Cannot download full Document using HtmlUnit and Jsoup combination (using Java)


Problem Statement: I want to crawl this page : http://www.hongkonghomes.com/en/property/rent/the_peak/middle_gap_road/10305?page_no=1&rec_per_page=12&order=rental+desc&offset=0

Lets say I want to parse the address, that is "24, Middle Gap Road, The Peak, Hong Kong"

What I did: I first only tried to load using jsoup, but then I noticed that the page is taking some time to load.

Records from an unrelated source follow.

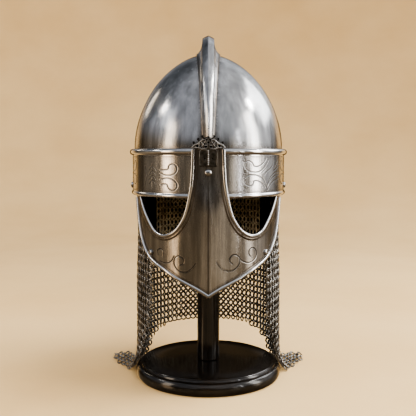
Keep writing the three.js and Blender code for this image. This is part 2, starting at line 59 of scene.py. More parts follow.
# Masked helmet on its stand. Sizes are in millimetres until a mesh is made; +Z is up and the mask faces -Y.
SCALE = 0.001
SEED = 11

BOWL = Sizes(half_width=102.6, half_depth=119.7, wall=1.9, rim_z=300, spring_z=320, rise=131,
             out_power=1.12, up_power=1.053, rings=90, rim_rings=8, segments=180)
OVAL = BOWL.half_depth / BOWL.half_width
BOWL_TOP = BOWL.spring_z + BOWL.rise
# Hollows beaten into the bowl: depth, size, how far they stretch upwards, number of waves
DENTS = [(0.06, 26, 0.45, 10), (0.10, 60, 1, 6)]
BOWL_TARNISH = Sizes(amount=0.75, band_fade=9, comb_from_z=322, comb_fade=7)

HOOP = Sizes(half_width=102.9, half_depth=120)
BAND = Sizes(thickness=2.4, face_steps=66, back_steps=4, segments=1080, sway=0.12, sway_size=70)
LOW_ROLL = Sizes(z=261.5, out=1.3, radius=2.8, steps=9)
HIGH_ROLL = Sizes(z=316.5, out=2.4, radius=4, steps=11)
BAND_TARNISH = Sizes(amount=0.8, low_z=265.2, low_from=263, high_z=311.9, high_to=314, fade=2.2)

MASK = Sizes(front=9.5, side=-0.9, blend_from=14, blend_to=60, crease=5, crease_half=30,
             crease_power=1.5, crease_top=300, crease_fade=60, nasal_top=320, tongue_top=298,
             tongue_low=264, plate=2)
EYE_RIM = Sizes(radius=2.5, out=-0.4)
LOWER_RIM = Sizes(radius=2.4, out=-0.6)
MASK_MESH = Sizes(curve_steps=14, nasal_step=0.4, column_step=0.36, least_step=0.05, rows=92, row_power=0.85,
                  back_row_step=6, back_column_step=4, rim_sides=14, dent=0.16, dent_size=34)
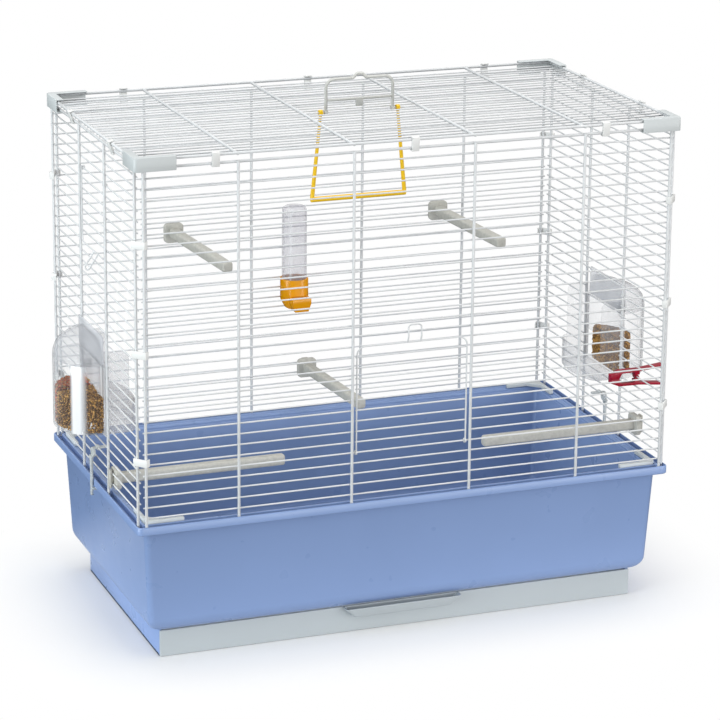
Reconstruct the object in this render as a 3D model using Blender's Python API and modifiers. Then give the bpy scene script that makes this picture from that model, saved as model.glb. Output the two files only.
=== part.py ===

So, then I also plugged in HTMLUnit to wait for the page to load first

Code I wrote:

public static void parseByHtmlUnit() throws Exception{
        String url = "http://www.hongkonghomes.com/en/property/rent/the_peak/middle_gap_road/10305?page_no=1&rec_per_page=12&order=rental+desc&offset=0";
        WebClient webClient = new WebClient(BrowserVersion.FIREFOX_38);
        webClient.waitForBackgroundJavaScriptStartingBefore(30000);
        HtmlPage page = webClient.getPage(url);
        synchronized(page) {
            page.wait(30000);
        }
        try {
            Document doc = Jsoup.parse(page.asXml());
            String address = ElementsUtil.getTextOrEmpty(doc.select(".addr"));
            System.out.println("address"+address);
        } catch (Exception e) {
             e.printStackTrace();
        }
}

Expected output : In the console, I should get this output: address 24, Middle Gap Road, The Peak, Hong Kong

Actual output : address


Solution

  • How about this?

    final Document document = Jsoup.parse(
        new URL("http://www.hongkonghomes.com/en/property/rent/the_peak/middle_gap_road/10305?page_no=1&rec_per_page=12&order=rental+desc&offset=0"),
        30000
    );
    System.out.println(document.select(".addr").text());